Ok, chega de cortar na empresa que um dia terei todo o prazer de destruir e vender aos pedacinhos. Vamos falar do filme. Como já referi, a abundância de assuntos exploráveis na trama fez com que nada fosse aprofundado. E mesmo em termos de progressão dramática – e puxo do mérito de ter já lido dois livros sobre o assunto – nem o dilema é bem explorado. Porque ninguém questiona o facto de ela andar com um rapaz mais novo. Estranhamente, ninguém questiona o facto de ela estar a ajudar esse mesmo rapaz mais novo a progredir na carreira. E quando ela acaba a relação, na cena seguinte está já no sofá debaixo dele.

Mesmo assim, para quem não tem mais ambições do que ver um romancezeco de matiné de sábado à tarde, até que entretém. Mas eu consigo entreter-me durante horas a olhar para o tecto e a pensar no quão horrenda e disforme sou, por isso não sei se o mero entretenimento pode justificar o tempo gasto a ver este filme, tempo esse que poderia ser muito melhor empregue a invadir a Polónia ou a perder a cabeça e entregar-se a um capitalismo desenfreado num qualquer centro comercial.

E quase não falei no filme.

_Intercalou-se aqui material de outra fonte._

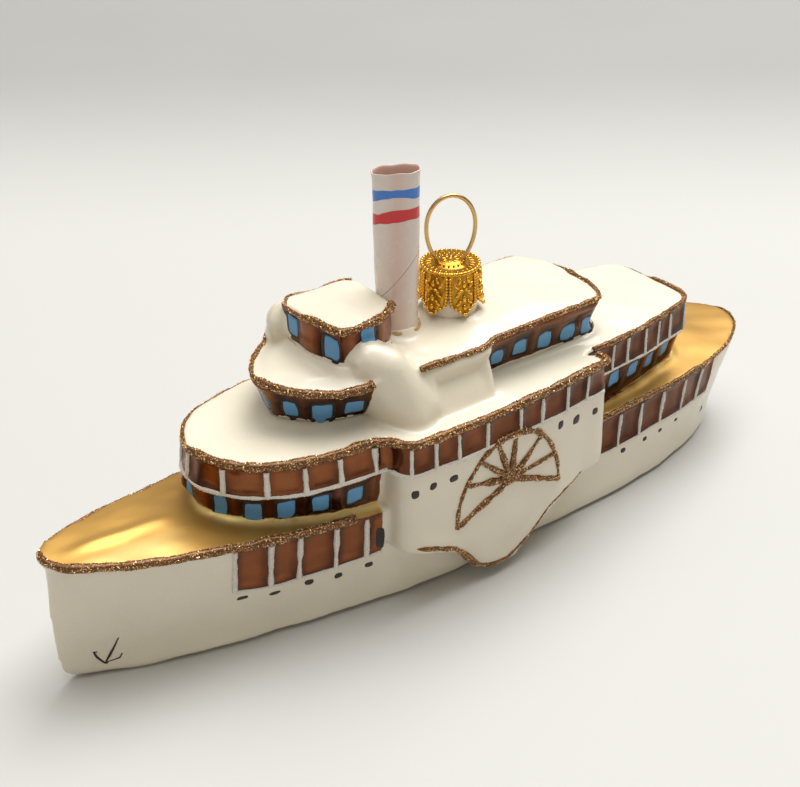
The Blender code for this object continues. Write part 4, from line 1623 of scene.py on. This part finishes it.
def box_feet():
    """The line along each box's swept foot, thick glitter forward and a thin stroke aft."""
    for side, word in SIDE_WORDS:
        route = wall_route(FOOT_LINE, side, 50, 0.3)
        glitter_piece(f"copper_foot_{word}", [route], copper_glitter(), f"bead_foot_{word}")


def laid_route(outline, line, radius, seed):
    """Points of a bead laid on a wall from outside along line, which is rows of x, y and height."""
    route = []
    for (x, y, z), wander in zip(line, uneven(len(line), seed, 0.18)):
        out = wall_normal(outline, x, y)
        spot = on_wall(x, y, z, out) - out * (radius * 0.15)
        route.append((*spot, radius * wander))
    return np.array(route)


def bar_rows():
    """The white bars of one side as wall, x, half-breadth, foot, head and radius."""
    rows = []
    for x in FORE_RAIL_BARS + AFTER_RAIL_BARS:
        rows.append((DECK, x, along(DECK, x), rail_foot(x), sheer(x), 0.42 if x > 0 else 0.3))
    for x in BOX_BARS:
        rows.append((BOXES, x, box_breadth(x), BAND_Z - 0.3, PROMENADE_Z, 0.31))
    for x in AFTER_BARS:
        rows.append((AFTER_ROOF, x, along(AFTER_ROOF, x), BAND_Z - 0.4, AFTER_ROOF_Z, 0.27))
    return rows + [(PROMENADE, x, y, BAND_Z, PROMENADE_Z, 0.42) for x, y in NOSE_BARS]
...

Também não sei que falar. Há algumas cenas boas – gosto especialmente do momento inoportuno em que a mãe dele lhe telefona, e as cenas com a filha são quase geniais – mas em contrapartida, não tenho bem a certeza daquela tipa gorda e imaginária, ambientalista extrema que prega morais em que ninguém acredita. E o genérico inicial, se bem que nojento e visceral, pareceu-me um pouco gratuito, já que não teve desenvolvimentos posteriores.

Por isso, ná.

domingo, agosto 05, 2007

Inland Empire, (2006), David Lynch

Começo o post por dizer que, ao contrário da maioria da minha geração, não sou uma admiradora fanática e cega do Sr. Lynch. Espero não ser mal interpretada – O Homem Elefante faz parte do meu top ten, adorei o Twin Peaks e aprecio bastante as estratégias narrativas do senhor.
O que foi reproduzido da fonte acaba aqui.